Last updated: September 14, 2017
Person
Walt Whitman
A 19th-century poet, essayist and journalist, Walt Whitman stands as one of the most influential poets in American literature, and one of the first to gain international recognition. Whitman spent most of his early years in Brooklyn, where he worked as a printer and newspaper journalist through the 1850s.
The first edition of his landmark collection of poetry, Leaves of Grass, was privately printed in 1855 and consisted of 12 untitled poems, one of which was to later become famous as "Song of Myself." His literary style was experimental, a free-verse avalanche in celebration of nature and self that has since been described as the first expression of a distinctly American voice. Attracted to other men, Whitman's writings include allusions to affection between men. Although Leaves of Grass did not sell well at first, it became popular in literary circles in Europe and, later, the United States, and Whitman published a total of eight editions during his lifetime.

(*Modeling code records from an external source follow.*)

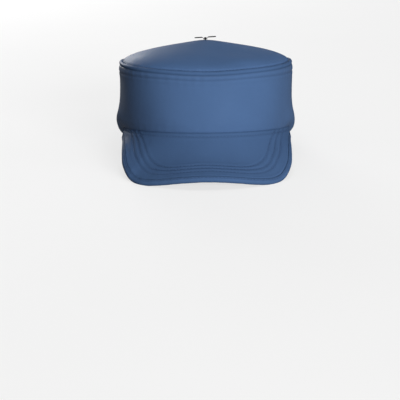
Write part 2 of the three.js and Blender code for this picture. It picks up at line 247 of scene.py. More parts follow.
def oval_radius(turn, half_width, depth_front, depth_back, squareness):
    across = np.abs(np.sin(turn)) / half_width
    along = np.where(np.cos(turn) > 0, np.cos(turn) / depth_front, -np.cos(turn) / depth_back)
    return (across**squareness + along**squareness) ** (-1 / squareness)


def hem_radius(turn):
    return oval_radius(turn, *HEM)


def rim_radius(turn):
    return oval_radius(turn, *RIM)


def from_front(turn):
    """Turn away from the front to either side, in radians."""
    return np.abs(np.arctan2(np.sin(turn), np.cos(turn)))


def hem_height(turn):
    return -HEM_SAG * smoothstep(from_front(turn), *HEM_SAG_TURNS)


def rim_height(x, y):
    forward = np.maximum(0, -y / RIM[1])
    backward = np.maximum(0, y / RIM[2])
    dip = RIM_FRONT_DIP * bell(x, RIM_DIP_HALF_WIDTH) * forward**2
    return CROWN_HEIGHT - RIM_FRONT_DROP * forward**1.25 + RIM_BACK_RISE * backward**1.25 - dip


def polar(turn, radius, z):
    return np.stack(np.broadcast_arrays(radius * np.sin(turn), -radius * np.cos(turn), z), -1)


def rim_seam(turn):
    point = polar(turn, rim_radius(turn), 0.0)
    return rim_height(point[..., 0], point[..., 1])


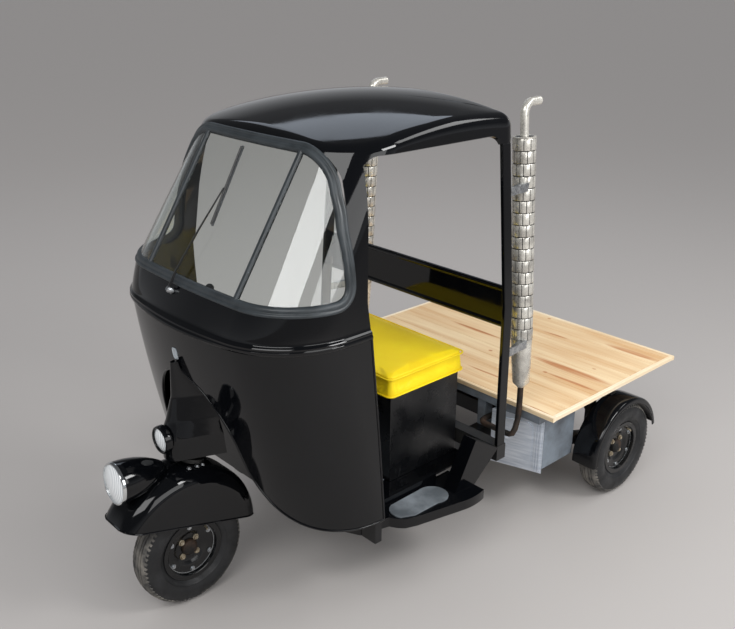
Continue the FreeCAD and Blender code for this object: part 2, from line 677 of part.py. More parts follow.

During the Civil War, Whitman moved to Washington, D.C., where he served as a volunteer nurse, and clerk in the Army Paymaster's Office and later, the Department of the Interior. There he published the poetry collections Drum Taps, which was based upon his war-time experiences. Sequel to Drum Taps, also published in 1865, contained his famous elegies for Abraham Lincoln, "Where Lilacs Last in the Dooryard Bloom'd" and "O Captain! My Captain!" In 1873, he was paralyzed after a stroke and moved to Camden, New Jersey. Whitman's prose descriptions of the Civil War, Specimen Days & Collect, were published in 1882. By the time of his death he was an international literary celebrity.